Over the last few years when death would come up in conversations (your great-great grandmother died, Duke died, the cat died), Arman has so often said, “I’m scared to die, I don’t want to die alone, can you die with me, Dad?” We realized he thinks that the next world is in the ground, somehow related to the grave. “How will we be able to see each other if we get buried in different holes?”

For most of the day, I’m just doing something else. I look up from my work, and wonder what it was that was causing my anxiety? Briefly forgotten. And the knowledge rushes in, pushes the fragile calm out, my tears well up, and I sob.




(Published in World Peace, a Blind Wife, and Gecko Tails, by David Khorram, MD)

5 comments:

Marianas Eye said...

Two weeks later, the mono test came back negative, indicating the probability of something more serious, and the need for a biopsy.

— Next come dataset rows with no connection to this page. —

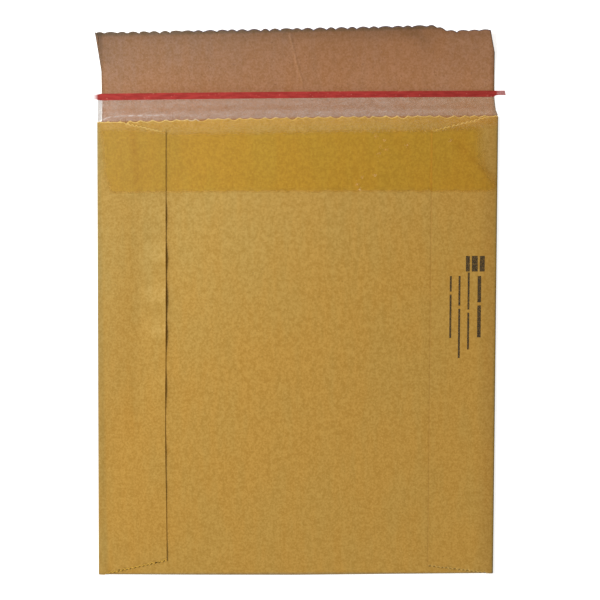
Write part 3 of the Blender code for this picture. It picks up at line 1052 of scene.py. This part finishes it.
def board_edge(name, plain, pale):
    """The cut edge of the board, paler by this tint where it is toothed. Its washes tint it warmer on
    the left, as painted warm shade for the left flap's gap, and bluer towards the upper left. They
    make it darker on the right, as painted shade on edges that face the lamp, and paler at the upper
    right, as a painted highlight on the right flap's upper edge.
    """
    washes = (
        ((-0.02, -1.0), 130.3, 131.0, pale),
        ((0.0, 1.0), 129.6, 130.2, pale),
        # A warmer tint on the left, painted for the warm shade of the left flap's gap
        ((-1.0, 0.0), 60.0, 70.0, (1.2, 1.05, 0.5)),
        ((-0.3, 1.0), 153.0, 153.8, (0.93, 1.19, 3.2)),
        # Painted shade on the right-hand edges, which face the lamp
        ((1.0, 0.0), 60.0, 70.0, (0.85, 0.8, 0.75)),
        # Painted highlight on the right flap's upper edge
        ((0.3, 1.0), 153.6, 154.4, (1.3, 1.4, 1.6)),
    )
    edge = Recipe(name)
    plies = edge.step(edge.grain(0.6, (2.0, 2.0), 3.0, 2.0), 0.3, 0.7)
    colour = edge.washes(edge.mix(plies, toned(plain, 0.8), plain), washes)
    return edge.surfaced({"Base Color": colour, "Roughness": 0.9})


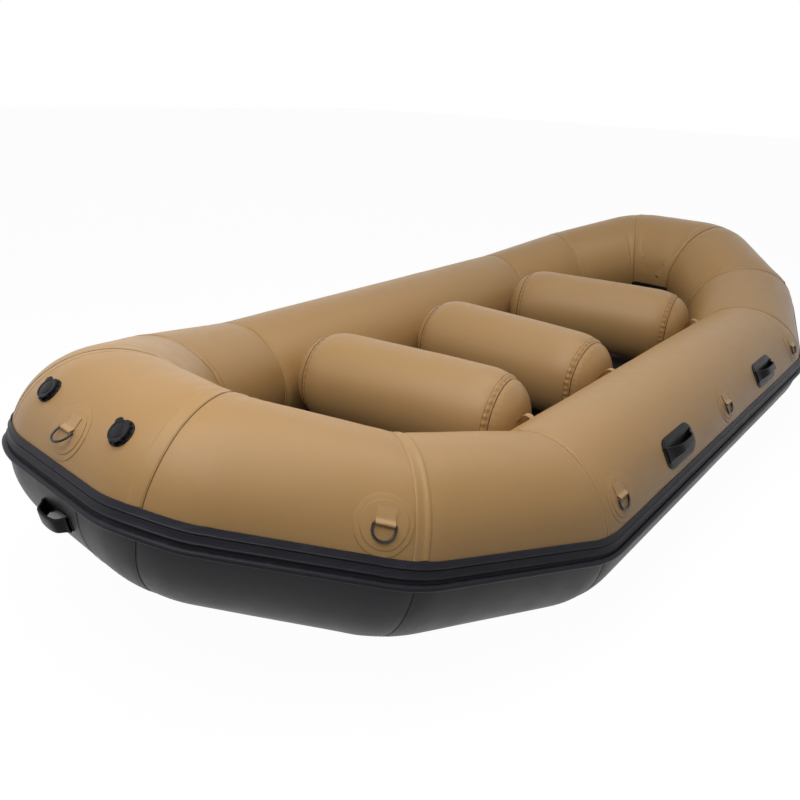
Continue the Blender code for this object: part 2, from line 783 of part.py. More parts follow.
def conformed_disc(name, along, angle, radius, sides, material):
    """A thin round patch that follows the tube's skin."""
    shape = bmesh.new()
    line = [shape.verts.new((radius * share, 0, 0)) for share in (0, 1 / 2, 1)]
    edges = [shape.edges.new(pair) for pair in zip(line, line[1:])]
    bmesh.ops.spin(
        shape, geom=line + edges, cent=(0, 0, 0), axis=(0, 0, 1), angle=2 * math.pi, steps=sides
    )
    bmesh.ops.remove_doubles(shape, verts=shape.verts, dist=MERGE_DISTANCE)
    tube_radius = HULL.at(along).radius
    for vert in shape.verts:
        a, b = vert.co.x, vert.co.y
        up_angle = angle + b / tube_radius
        vert.co = skin_point(HULL.at(HULL.walk(along, up_angle, a)), up_angle, PATCH_LIFT)
    out = surface_frame(along, angle).to_3x3().col[2]
    shape.normal_update()
    if sum(face.normal.dot(out) for face in shape.faces) < 0:
        bmesh.ops.reverse_faces(shape, faces=shape.faces)
    mesh = bpy.data.meshes.new(name)
    shape.to_mesh(mesh)
    shape.free()
    disc = add(name, mesh, material)
    solidify(disc, PATCH_THICKNESS, 1)
    return disc


def conformed_pad(name, along, angle, size, corner, thickness, material):
    """A thin pad with rounded corners that follows the tube's skin."""
    length, height = size
    tube_radius = HULL.at(along).radius
    levels = [
        (height / 2 - corner * (1 - math.sin(a)), corner * (1 - math.cos(a)))
        for a in spread(0, math.pi / 2, 2)
    ]
    heights = [(-b, inset) for b, inset in levels[::-1]] + [(0, 0)] + levels
    rows = []
    for b, inset in heights:
        half = length / 2 - inset
        up_angle = angle + b / tube_radius
        row = []
        for share in (1, 1 / 2, 0, -1 / 2, -1):
            station = HULL.at(HULL.walk(along, up_angle, half * share))
            row.append(skin_point(station, up_angle, PATCH_LIFT))
        rows.append(row)
    pad = grid(name, rows, material)
    solidify(pad, thickness, 1)
    return pad


def mesh_of(thing):
    """Turn a curve object into a mesh object with welded caps, in the same place."""
    bpy.context.view_layer.update()
    depsgraph = bpy.context.evaluated_depsgraph_get()
    mesh = bpy.data.meshes.new_from_object(thing.evaluated_get(depsgraph))
    shape = bmesh.new()
    shape.from_mesh(mesh)
    bmesh.ops.remove_doubles(shape, verts=shape.verts, dist=MERGE_DISTANCE)
    bmesh.ops.recalc_face_normals(shape, faces=shape.faces)
    shape.to_mesh(mesh)
    shape.free()
    result = bpy.data.objects.new(thing.name, mesh)
    RAFT.objects.link(result)
    result.matrix_world = thing.matrix_world.copy()
    bpy.data.objects.remove(thing)
    return result


def extruded(name, outlines, depth, material):
    """A flat outline with its holes, given as loops of (x, y) points, extruded about z = 0."""
    curve = bpy.data.curves.new(name, "CURVE")
    curve.dimensions = "2D"
    curve.fill_mode = "BOTH"
    curve.extrude = depth / 2
    for outline in outlines:
        spline = curve.splines.new("POLY")
        spline.points.add(len(outline) - 1)
        for point, (x, y) in zip(spline.points, outline):
            point.co = (x, y, 0, 1)
        spline.use_cyclic_u = True
    return add(name, curve, material)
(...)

In the meantime, the lymph node shrunk away and disappeared, and the spleen returned to normal. He's alive, and thriving. And we all returned to being distracted from the most important things in life.

Dragonfly said...

That is beautiful. Thanks for sharing that with us.

Dr. Momma Foo said...

I read the article about your practice and life in the OPH Times. Such a different practice, culture, patient population from mine in California. But the same focus on our ever- surprising patients and families.

Unknown said...

I read this post while on call in the ICU. I had to ruminate for a while. We admitted a young man with severe head trauma and facial injuries. He arrived anonymous. Later, when the family was informed, I gave them an apprisal of his condition. The then asked/pleaded that I take good care of him. My answer, which should be the answer of every physician, is that I would treat him as if he were my own brother. Many families harbor the same trepidation when faced with severe illness or injury. Will my loved one be well treated? My answer is always the same, I'll treat your father as my own, your child as my own, you, as I would have someone treat me. Can any physician possibly not strive for that standard?

Saipan Kat said...

I couldn't help but cry... I am often consumed in stupid things like pride and selfishness that it has to take an event or story like yours to remind me about what's important.
Thanks Dr. K, where can I get a copy of your book?